Our office is often beset with requests to smuggle in items to a person in custody when we visit the client. The client's family may want us to take a video of the inmate, give him glasses or even money.
While we cannot do this, the request is often made because many know that attorneys often are allowed face to face meetings with an inmate wherein the attorney can shake the client's hand, hand him documents to review and have the client draw diagrams or pictures. In other words, often an attorney does not need to speak to the client via a handset behind a thick pane of glass.
For non-attorneys there are certain restrictions. The following recent case exemplifies why it is important to protect oneself when visiting a jail.

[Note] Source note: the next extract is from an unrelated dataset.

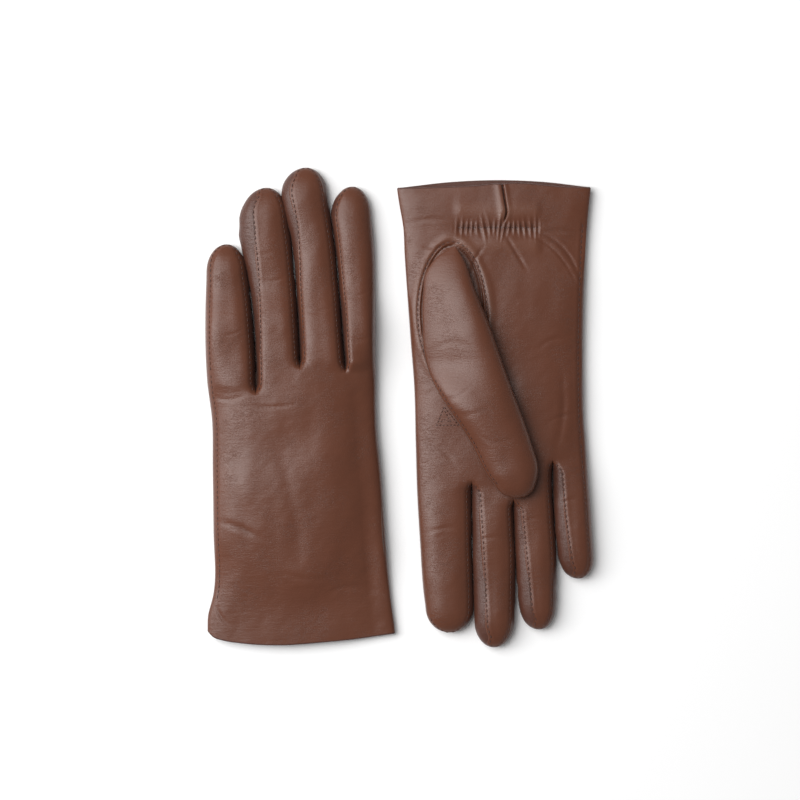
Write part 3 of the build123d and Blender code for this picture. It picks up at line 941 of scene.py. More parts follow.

On September 29, 2011, the Second District Court of Appeals upheld the conviction of Brian Boulter for possession of a controlled substance, among other charges, after he was arrested while visiting a friend at the Men's Central Jail in Los Angeles.
When one such as Boulter enters the jail, there is a sign that states: "Warning: persons entering this area are subject to the laws affecting a custody facility. You and your possessions are subject to search at any time." A sign was also posted by the lockers for visitors, saying that no cameras, cell phones, recording devices or purses were allowed inside the visitor's center.
Boulter had a camera with him inside the visitor's center, which is prohibited, so officers at the jail arrested him for that. Upon searching him, they also found keys in his pocket that were to two lockers for visitors to the jail. The lockers were on jail property. The officers then searched the lockers and found a substance resembling methamphetamine, twelve pills and a scale.
Boulter was then charged with possession for sale of a controlled substance (Health and Safety Code 11378), as well as three counts of bringing drugs into a jail (Penal Code 4573).
Under Penal Code 1538.5, Boulter moved the trial court to suppress the evidence found in his locker, arguing that they were seized without probable cause or a warrant in violation of his Fourth Amendment right against unreasonable search and seizure.
The issue became whether the search was a valid administrative search since, indeed, a camera does not suggest possession of drugs and therefore, probable cause to search would be lacking. Boulter argued that a warrant should have been obtained before searching the locker, as there was no emergency and he did not consent to the search. He also argued that he had a reasonable expectation of privacy in the lockers.
The trial court denied the motion to suppress. The Second District Court of Appeal affirmed, ruling that searches for an administrative purpose may be permissible even if unsupported by probable cause.
In Boulter's case, the search was deemed reasonable because, under the totality of the circumstances, there is a heightened governmental need to maintain security in a jail. The Second District explained that Boulter could not have a reasonable expectation of privacy upon entering jail property and after all, he violated the jail's clearly stated laws by blatantly attempting to smuggle in a camera to visit with his friend.
This ruling is significant for what it seems to warn and which the Court pointedly denied: that warrantless administrative searches may be a pretext for conducting an otherwise invalid criminal investigation and obtaining evidence in violation of California law.